Throughout this exhibition there is enough wall text to give the viewer an understanding about De Patta’s techniques, her connection to the Bauhaus and her fascination with the constructivist movement, but anyone who wants to really know more should turn to the superb exhibition catalog which is more than a worthy companion to this exhibition. The three informative essays, written by Ilse-Neuman and Muñiz, the co-curators, as well by Adamson, the craft historian, are joined by beautiful illustrations of all of the jewelry and ephemera from the exhibition, including jewelry sketches, brochures and photographs of De Patta.
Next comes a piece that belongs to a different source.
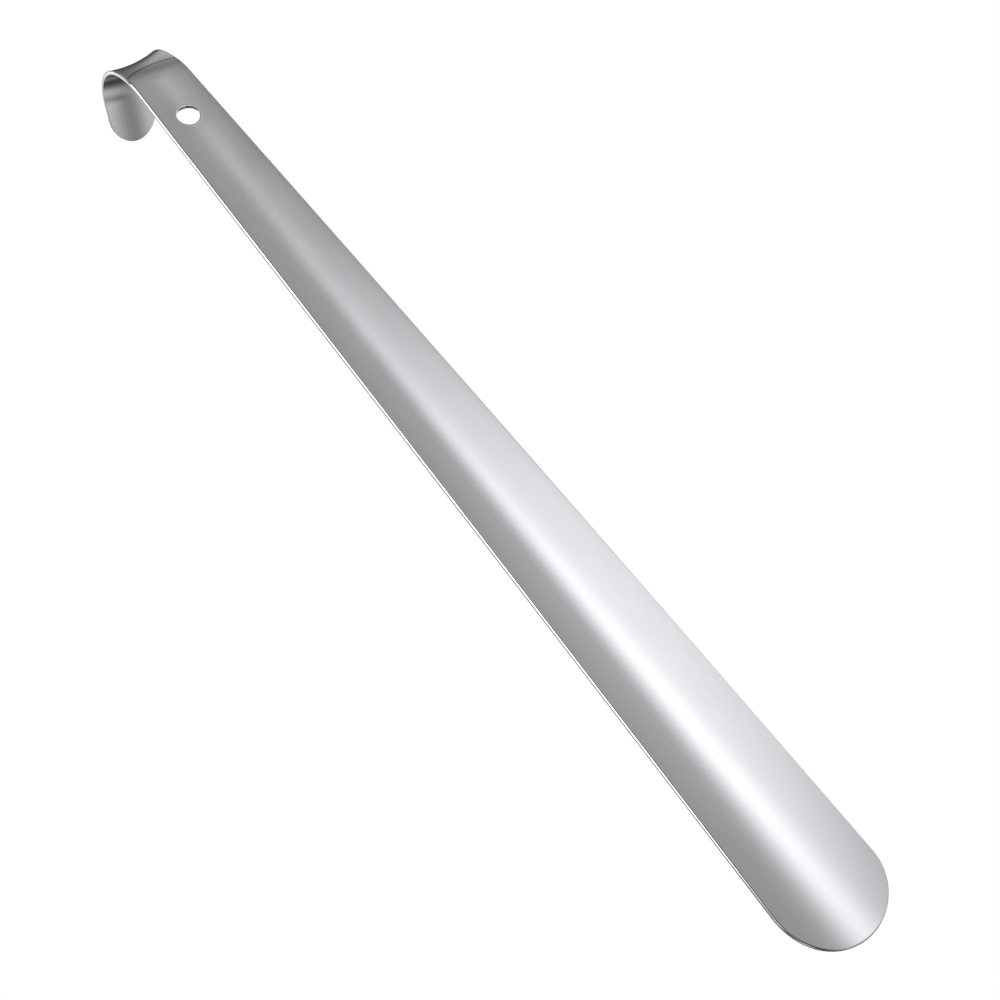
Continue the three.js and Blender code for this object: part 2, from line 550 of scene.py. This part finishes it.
def world():
    """Soft lights in dark surroundings, for reflections. The camera and matt surfaces see plain white."""
    scene_world = bpy.data.worlds.new("studio")
    bpy.context.scene.world = scene_world
    tree = Nodes(scene_world)
    tree.nodes.clear()
    x, y, z = tree.add("SeparateXYZ", Vector=tree.add("TexCoord").outputs["Generated"]).outputs
    azimuth = tree.math("DEGREES", tree.math("ARCTAN2", x, tree.math("MULTIPLY", y, -1.0)))
    elevation = tree.math("DEGREES", tree.math("ARCSINE", z))

    level = SURROUNDINGS
    for light_azimuth, light_elevation, azimuth_spread, elevation_spread, flatness, strength in SOFT_LIGHTS:
        turned = tree.math("WRAP", tree.math("SUBTRACT", azimuth, light_azimuth), 180.0, -180.0)
        sideways = tree.bell(turned, 0.0, azimuth_spread, flatness)
        upright = tree.bell(elevation, light_elevation, elevation_spread, flatness)
        level = tree.math("MULTIPLY_ADD", tree.math("MULTIPLY", sideways, upright), strength, level)

    lit = tree.add("Background", Color=level)
    white = tree.add("Background", Color=(1, 1, 1, 1))
    ray = tree.add("LightPath").outputs
    sees_white = tree.math("MAXIMUM", ray["Is Camera Ray"], ray["Is Diffuse Ray"])
    mix = tree.add("MixShader", Fac=sees_white)
    tree.put(lit.outputs["Background"], mix.inputs[1])
    tree.put(white.outputs["Background"], mix.inputs[2])
    tree.add("OutputWorld", Surface=mix.outputs["Shader"])


floor()
world()
bpy.context.scene.view_settings.view_transform = "Standard"


# ---------- the camera ----------

TARGET = Vector((-0.0010, -0.0208, -0.2286))
CAMERA_DISTANCE = 0.9258
CAMERA_AZIMUTH = math.radians(25.73)  # to the left of straight ahead
CAMERA_ELEVATION = math.radians(-21.35)  # below the middle, looking up
CAMERA_ROLL = math.radians(39.32)
CAMERA_LENS = 100.44
SENSOR_WIDTH = 36.0


def camera():
    data = bpy.data.cameras.new("camera")
    data.sensor_width = SENSOR_WIDTH
    data.lens = CAMERA_LENS
    away = Vector(
        (
            -math.sin(CAMERA_AZIMUTH) * math.cos(CAMERA_ELEVATION),
            -math.cos(CAMERA_AZIMUTH) * math.cos(CAMERA_ELEVATION),
            math.sin(CAMERA_ELEVATION),
        )
    )
    eye = bpy.data.objects.new("camera", data)
    bpy.context.scene.collection.objects.link(eye)
    place = Matrix.Translation(TARGET + away * CAMERA_DISTANCE)
    aim = (-away).to_track_quat("-Z", "Y").to_matrix().to_4x4()
    eye.matrix_world = place @ aim @ Matrix.Rotation(-CAMERA_ROLL, 4, "Z")
    bpy.context.scene.camera = eye


camera()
Especially valuable is a list of all the production pieces, accompanied by photos that De Patta took of them, with original retail values. The book also includes a timeline of De Patta’s career, which is also featured in a separate display case in the exhibition but proves to be more effective here because you have time to read it and do not feel compelled to move on to the jewelry.
Overall this exhibition is a joy. It is beautiful jewelry, presented in a beautiful way. Most importantly De Patta would be proud of the exhibition. Proud that people really understand her work and that proud that, almost fifty years after her death, there is an appreciation for what she achieved.